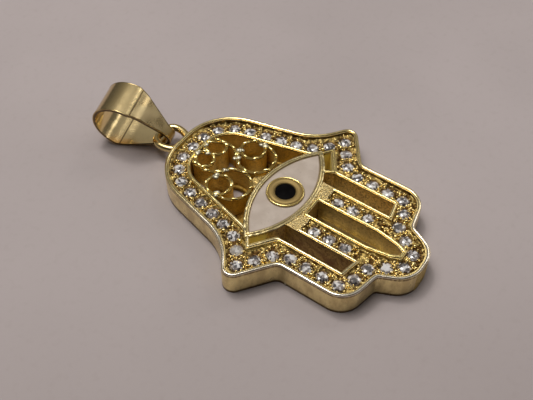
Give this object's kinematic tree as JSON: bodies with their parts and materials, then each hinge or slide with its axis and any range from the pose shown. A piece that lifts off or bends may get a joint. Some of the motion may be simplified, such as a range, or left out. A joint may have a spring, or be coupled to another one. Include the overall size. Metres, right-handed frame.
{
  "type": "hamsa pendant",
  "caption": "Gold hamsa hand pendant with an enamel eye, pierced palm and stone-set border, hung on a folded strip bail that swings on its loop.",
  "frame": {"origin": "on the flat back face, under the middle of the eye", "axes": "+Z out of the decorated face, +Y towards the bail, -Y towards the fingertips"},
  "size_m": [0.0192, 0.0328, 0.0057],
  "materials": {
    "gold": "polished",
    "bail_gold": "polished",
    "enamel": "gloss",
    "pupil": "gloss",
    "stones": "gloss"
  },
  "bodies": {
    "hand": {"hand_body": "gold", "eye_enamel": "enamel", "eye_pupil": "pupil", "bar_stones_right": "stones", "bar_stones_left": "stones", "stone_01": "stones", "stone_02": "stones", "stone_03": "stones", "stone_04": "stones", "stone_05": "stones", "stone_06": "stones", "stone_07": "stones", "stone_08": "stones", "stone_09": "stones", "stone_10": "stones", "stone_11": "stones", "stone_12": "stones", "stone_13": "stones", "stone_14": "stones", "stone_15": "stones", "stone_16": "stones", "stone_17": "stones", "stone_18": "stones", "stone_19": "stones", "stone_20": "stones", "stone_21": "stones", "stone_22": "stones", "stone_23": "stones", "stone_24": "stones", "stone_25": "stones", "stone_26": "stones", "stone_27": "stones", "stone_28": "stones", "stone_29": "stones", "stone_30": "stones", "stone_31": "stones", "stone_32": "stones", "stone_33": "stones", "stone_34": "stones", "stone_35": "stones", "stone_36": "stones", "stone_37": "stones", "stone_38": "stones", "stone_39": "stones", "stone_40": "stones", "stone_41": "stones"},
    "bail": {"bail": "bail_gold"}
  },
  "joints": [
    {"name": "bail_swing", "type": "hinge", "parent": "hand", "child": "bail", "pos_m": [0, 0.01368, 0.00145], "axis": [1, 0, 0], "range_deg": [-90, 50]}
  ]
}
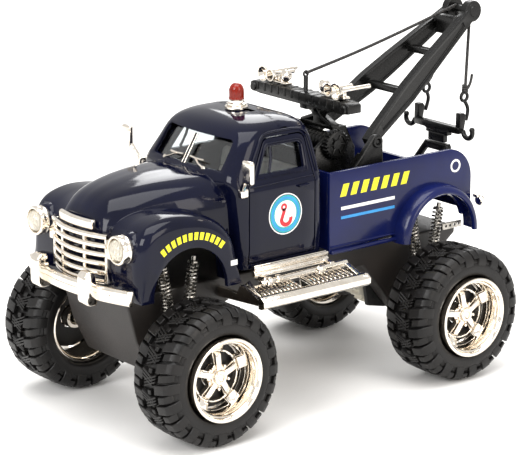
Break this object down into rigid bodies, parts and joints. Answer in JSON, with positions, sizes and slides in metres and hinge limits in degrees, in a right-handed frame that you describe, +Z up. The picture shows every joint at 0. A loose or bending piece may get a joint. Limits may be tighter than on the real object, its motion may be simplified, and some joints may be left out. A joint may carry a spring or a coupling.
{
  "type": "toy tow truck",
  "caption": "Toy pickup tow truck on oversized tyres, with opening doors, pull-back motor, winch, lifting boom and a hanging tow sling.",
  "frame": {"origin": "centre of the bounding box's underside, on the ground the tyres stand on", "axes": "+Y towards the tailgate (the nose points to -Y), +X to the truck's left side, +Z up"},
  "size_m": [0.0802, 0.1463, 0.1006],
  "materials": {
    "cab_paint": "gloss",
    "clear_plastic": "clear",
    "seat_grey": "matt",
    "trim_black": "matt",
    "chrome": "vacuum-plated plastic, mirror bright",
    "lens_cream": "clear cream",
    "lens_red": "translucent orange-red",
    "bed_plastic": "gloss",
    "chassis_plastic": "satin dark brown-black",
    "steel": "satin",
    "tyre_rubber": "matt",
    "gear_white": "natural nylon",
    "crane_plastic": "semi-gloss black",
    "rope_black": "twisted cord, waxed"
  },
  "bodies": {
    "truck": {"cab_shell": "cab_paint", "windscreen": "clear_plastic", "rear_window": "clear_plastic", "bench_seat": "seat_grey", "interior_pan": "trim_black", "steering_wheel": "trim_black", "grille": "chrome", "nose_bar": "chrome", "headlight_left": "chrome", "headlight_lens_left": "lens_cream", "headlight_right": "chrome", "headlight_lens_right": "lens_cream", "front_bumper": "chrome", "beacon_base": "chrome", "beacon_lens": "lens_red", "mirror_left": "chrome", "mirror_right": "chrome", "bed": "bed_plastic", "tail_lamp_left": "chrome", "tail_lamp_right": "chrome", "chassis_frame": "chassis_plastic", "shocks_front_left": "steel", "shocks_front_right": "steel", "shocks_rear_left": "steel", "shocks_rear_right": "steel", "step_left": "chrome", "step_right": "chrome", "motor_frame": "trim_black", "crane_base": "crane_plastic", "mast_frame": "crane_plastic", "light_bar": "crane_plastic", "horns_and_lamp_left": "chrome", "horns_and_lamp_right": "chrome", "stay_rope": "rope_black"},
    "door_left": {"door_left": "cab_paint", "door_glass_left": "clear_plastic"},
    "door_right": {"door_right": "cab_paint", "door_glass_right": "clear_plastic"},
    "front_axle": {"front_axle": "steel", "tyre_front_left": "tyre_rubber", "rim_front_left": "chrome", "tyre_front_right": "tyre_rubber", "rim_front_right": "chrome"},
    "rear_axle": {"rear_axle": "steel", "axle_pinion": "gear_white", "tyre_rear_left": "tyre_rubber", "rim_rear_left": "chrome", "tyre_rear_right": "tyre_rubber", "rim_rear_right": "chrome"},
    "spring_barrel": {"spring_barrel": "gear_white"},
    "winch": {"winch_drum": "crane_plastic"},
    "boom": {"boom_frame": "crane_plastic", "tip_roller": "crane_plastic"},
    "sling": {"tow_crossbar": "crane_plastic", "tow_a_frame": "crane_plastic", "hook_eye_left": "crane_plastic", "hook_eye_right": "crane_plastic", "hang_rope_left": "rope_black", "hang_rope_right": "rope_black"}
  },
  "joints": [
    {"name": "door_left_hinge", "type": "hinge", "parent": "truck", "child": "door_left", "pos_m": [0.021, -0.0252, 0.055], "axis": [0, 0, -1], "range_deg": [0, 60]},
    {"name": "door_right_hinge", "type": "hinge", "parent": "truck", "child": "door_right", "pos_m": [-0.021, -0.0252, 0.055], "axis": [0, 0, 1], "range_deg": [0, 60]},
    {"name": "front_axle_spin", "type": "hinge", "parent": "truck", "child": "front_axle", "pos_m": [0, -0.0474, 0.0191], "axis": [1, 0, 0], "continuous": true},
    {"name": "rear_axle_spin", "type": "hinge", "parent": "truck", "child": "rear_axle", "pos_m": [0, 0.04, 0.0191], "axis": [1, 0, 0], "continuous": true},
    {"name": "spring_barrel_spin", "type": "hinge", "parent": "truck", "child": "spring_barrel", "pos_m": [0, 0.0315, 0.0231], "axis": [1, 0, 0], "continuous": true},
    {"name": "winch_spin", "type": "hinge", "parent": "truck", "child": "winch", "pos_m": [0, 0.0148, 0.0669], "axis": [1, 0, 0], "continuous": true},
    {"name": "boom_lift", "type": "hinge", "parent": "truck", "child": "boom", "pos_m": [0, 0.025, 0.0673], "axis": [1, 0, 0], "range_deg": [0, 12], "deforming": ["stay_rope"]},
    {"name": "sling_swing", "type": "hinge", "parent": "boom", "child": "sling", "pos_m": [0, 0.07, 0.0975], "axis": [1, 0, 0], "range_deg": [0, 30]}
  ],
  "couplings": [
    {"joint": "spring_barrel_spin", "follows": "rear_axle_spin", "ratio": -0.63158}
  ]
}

## Work instructions
Copy all the records above exactly, missing none.

## Finished task
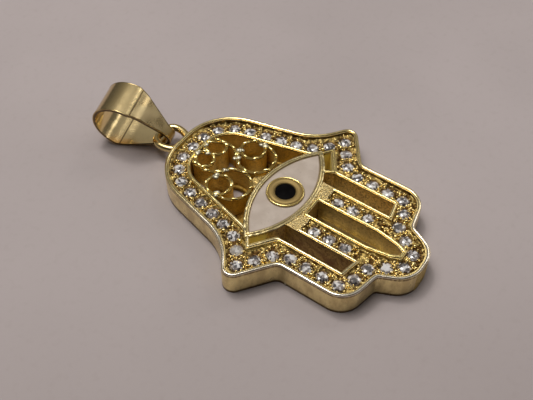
Give this object's kinematic tree as JSON: bodies with their parts and materials, then each hinge or slide with its axis and any range from the pose shown. A piece that lifts off or bends may get a joint. Some of the motion may be simplified, such as a range, or left out. A joint may have a spring, or be coupled to another one. Include the overall size. Metres, right-handed frame.
{
  "type": "hamsa pendant",
  "caption": "Gold hamsa hand pendant with an enamel eye, pierced palm and stone-set border, hung on a folded strip bail that swings on its loop.",
  "frame": {"origin": "on the flat back face, under the middle of the eye", "axes": "+Z out of the decorated face, +Y towards the bail, -Y towards the fingertips"},
  "size_m": [0.0192, 0.0328, 0.0057],
  "materials": {
    "gold": "polished",
    "bail_gold": "polished",
    "enamel": "gloss",
    "pupil": "gloss",
    "stones": "gloss"
  },
  "bodies": {
    "hand": {"hand_body": "gold", "eye_enamel": "enamel", "eye_pupil": "pupil", "bar_stones_right": "stones", "bar_stones_left": "stones", "stone_01": "stones", "stone_02": "stones", "stone_03": "stones", "stone_04": "stones", "stone_05": "stones", "stone_06": "stones", "stone_07": "stones", "stone_08": "stones", "stone_09": "stones", "stone_10": "stones", "stone_11": "stones", "stone_12": "stones", "stone_13": "stones", "stone_14": "stones", "stone_15": "stones", "stone_16": "stones", "stone_17": "stones", "stone_18": "stones", "stone_19": "stones", "stone_20": "stones", "stone_21": "stones", "stone_22": "stones", "stone_23": "stones", "stone_24": "stones", "stone_25": "stones", "stone_26": "stones", "stone_27": "stones", "stone_28": "stones", "stone_29": "stones", "stone_30": "stones", "stone_31": "stones", "stone_32": "stones", "stone_33": "stones", "stone_34": "stones", "stone_35": "stones", "stone_36": "stones", "stone_37": "stones", "stone_38": "stones", "stone_39": "stones", "stone_40": "stones", "stone_41": "stones"},
    "bail": {"bail": "bail_gold"}
  },
  "joints": [
    {"name": "bail_swing", "type": "hinge", "parent": "hand", "child": "bail", "pos_m": [0, 0.01368, 0.00145], "axis": [1, 0, 0], "range_deg": [-90, 50]}
  ]
}
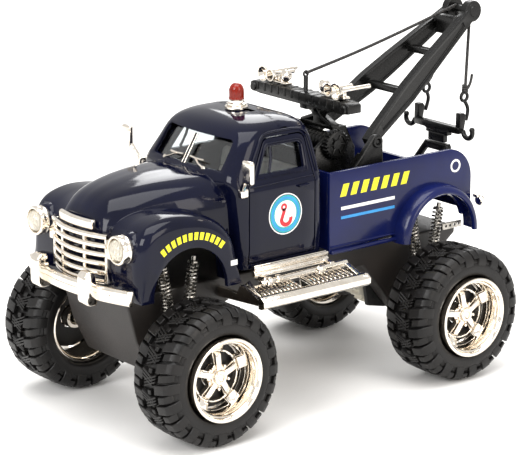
Break this object down into rigid bodies, parts and joints. Answer in JSON, with positions, sizes and slides in metres and hinge limits in degrees, in a right-handed frame that you describe, +Z up. The picture shows every joint at 0. A loose or bending piece may get a joint. Limits may be tighter than on the real object, its motion may be simplified, and some joints may be left out. A joint may carry a spring or a coupling.
{
  "type": "toy tow truck",
  "caption": "Toy pickup tow truck on oversized tyres, with opening doors, pull-back motor, winch, lifting boom and a hanging tow sling.",
  "frame": {"origin": "centre of the bounding box's underside, on the ground the tyres stand on", "axes": "+Y towards the tailgate (the nose points to -Y), +X to the truck's left side, +Z up"},
  "size_m": [0.0802, 0.1463, 0.1006],
  "materials": {
    "cab_paint": "gloss",
    "clear_plastic": "clear",
    "seat_grey": "matt",
    "trim_black": "matt",
    "chrome": "vacuum-plated plastic, mirror bright",
    "lens_cream": "clear cream",
    "lens_red": "translucent orange-red",
    "bed_plastic": "gloss",
    "chassis_plastic": "satin dark brown-black",
    "steel": "satin",
    "tyre_rubber": "matt",
    "gear_white": "natural nylon",
    "crane_plastic": "semi-gloss black",
    "rope_black": "twisted cord, waxed"
  },
  "bodies": {
    "truck": {"cab_shell": "cab_paint", "windscreen": "clear_plastic", "rear_window": "clear_plastic", "bench_seat": "seat_grey", "interior_pan": "trim_black", "steering_wheel": "trim_black", "grille": "chrome", "nose_bar": "chrome", "headlight_left": "chrome", "headlight_lens_left": "lens_cream", "headlight_right": "chrome", "headlight_lens_right": "lens_cream", "front_bumper": "chrome", "beacon_base": "chrome", "beacon_lens": "lens_red", "mirror_left": "chrome", "mirror_right": "chrome", "bed": "bed_plastic", "tail_lamp_left": "chrome", "tail_lamp_right": "chrome", "chassis_frame": "chassis_plastic", "shocks_front_left": "steel", "shocks_front_right": "steel", "shocks_rear_left": "steel", "shocks_rear_right": "steel", "step_left": "chrome", "step_right": "chrome", "motor_frame": "trim_black", "crane_base": "crane_plastic", "mast_frame": "crane_plastic", "light_bar": "crane_plastic", "horns_and_lamp_left": "chrome", "horns_and_lamp_right": "chrome", "stay_rope": "rope_black"},
    "door_left": {"door_left": "cab_paint", "door_glass_left": "clear_plastic"},
    "door_right": {"door_right": "cab_paint", "door_glass_right": "clear_plastic"},
    "front_axle": {"front_axle": "steel", "tyre_front_left": "tyre_rubber", "rim_front_left": "chrome", "tyre_front_right": "tyre_rubber", "rim_front_right": "chrome"},
    "rear_axle": {"rear_axle": "steel", "axle_pinion": "gear_white", "tyre_rear_left": "tyre_rubber", "rim_rear_left": "chrome", "tyre_rear_right": "tyre_rubber", "rim_rear_right": "chrome"},
    "spring_barrel": {"spring_barrel": "gear_white"},
    "winch": {"winch_drum": "crane_plastic"},
    "boom": {"boom_frame": "crane_plastic", "tip_roller": "crane_plastic"},
    "sling": {"tow_crossbar": "crane_plastic", "tow_a_frame": "crane_plastic", "hook_eye_left": "crane_plastic", "hook_eye_right": "crane_plastic", "hang_rope_left": "rope_black", "hang_rope_right": "rope_black"}
  },
  "joints": [
    {"name": "door_left_hinge", "type": "hinge", "parent": "truck", "child": "door_left", "pos_m": [0.021, -0.0252, 0.055], "axis": [0, 0, -1], "range_deg": [0, 60]},
    {"name": "door_right_hinge", "type": "hinge", "parent": "truck", "child": "door_right", "pos_m": [-0.021, -0.0252, 0.055], "axis": [0, 0, 1], "range_deg": [0, 60]},
    {"name": "front_axle_spin", "type": "hinge", "parent": "truck", "child": "front_axle", "pos_m": [0, -0.0474, 0.0191], "axis": [1, 0, 0], "continuous": true},
    {"name": "rear_axle_spin", "type": "hinge", "parent": "truck", "child": "rear_axle", "pos_m": [0, 0.04, 0.0191], "axis": [1, 0, 0], "continuous": true},
    {"name": "spring_barrel_spin", "type": "hinge", "parent": "truck", "child": "spring_barrel", "pos_m": [0, 0.0315, 0.0231], "axis": [1, 0, 0], "continuous": true},
    {"name": "winch_spin", "type": "hinge", "parent": "truck", "child": "winch", "pos_m": [0, 0.0148, 0.0669], "axis": [1, 0, 0], "continuous": true},
    {"name": "boom_lift", "type": "hinge", "parent": "truck", "child": "boom", "pos_m": [0, 0.025, 0.0673], "axis": [1, 0, 0], "range_deg": [0, 12], "deforming": ["stay_rope"]},
    {"name": "sling_swing", "type": "hinge", "parent": "boom", "child": "sling", "pos_m": [0, 0.07, 0.0975], "axis": [1, 0, 0], "range_deg": [0, 30]}
  ],
  "couplings": [
    {"joint": "spring_barrel_spin", "follows": "rear_axle_spin", "ratio": -0.63158}
  ]
}